Ao completar 21 anos, a mãe de Petra lhe diz “agora você está mais velha que a Elena”. Foi ao ultrapassar algo da identificação com a irmã, que pôde, então, “sentir sua morte outra vez”, decantar a perda de um outro lugar, “de fora”. Suportou tomar distância do entrelaçamento que a fazia uma só com a irmã. Ocorre aqui uma mutação, como assinala Freud (1917/ 2006) no percurso do luto, que permite a Petra retomar o encantamento do mundo. Todavia, há um resto que escorre no sulco e não se apaga, o incurável, como aponta Miller (2011). Este dá vida, em Petra, à Elena.
O documentário encerra embalado pela canção “I’m sick with love, touch me, I turn to water…”. Estou doente de amor, toque-me, me torno água… (tradução livre). Banhada na correnteza do luto, Petra entoa “me afogo em você, em Ofélias […] Enceno a nossa morte… Para encontrar ar… Para poder viver”. O documentário é todo um encenar a morte, mas, também, um encenar os rebentos que pulsam das memórias-marcas dessas mulheres.

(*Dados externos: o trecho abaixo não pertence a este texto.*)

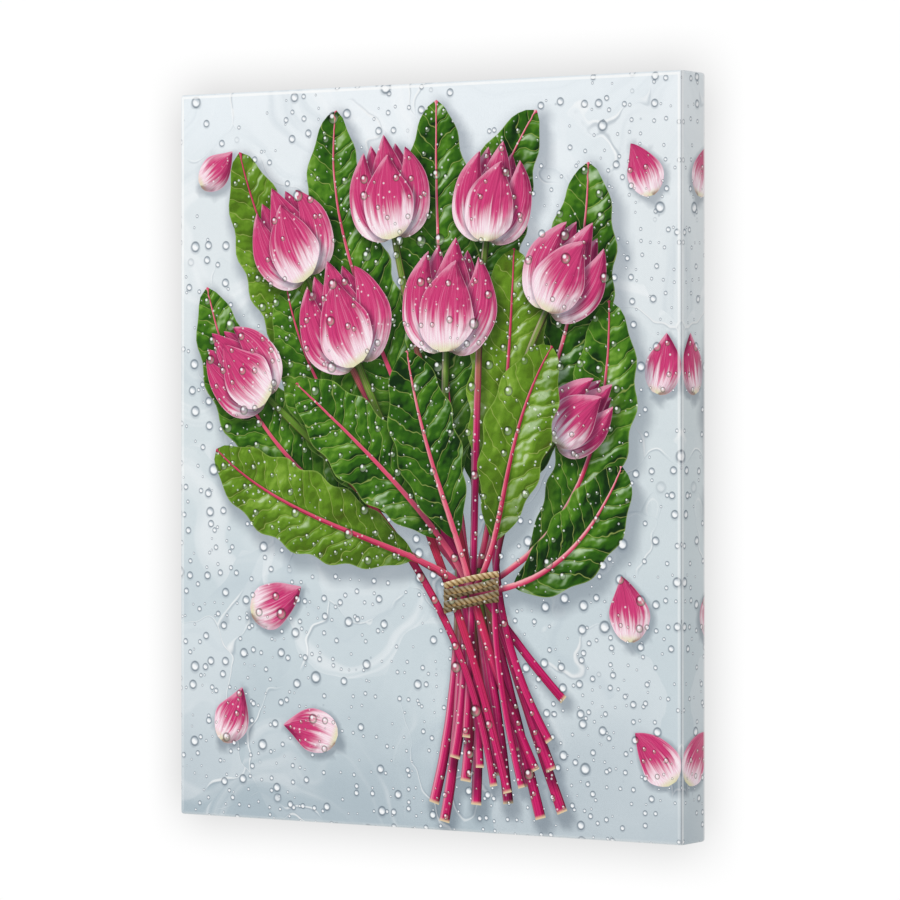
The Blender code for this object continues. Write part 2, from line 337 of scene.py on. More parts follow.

Ao encenar a morte, “a nossa morte”, há um descolamento, Petra deixa de habitá-la e passa a lhe fazer visitas, em imersões, pois, para se fazer uma travessia, sobretudo digna de um luto feminino por excelência, é imprescindível, ainda, mergulhos nos confins da dor de existir. No mergulho-visita, há elaboração. Petra desfia nós, separa perdas de permanências, urge o incurável.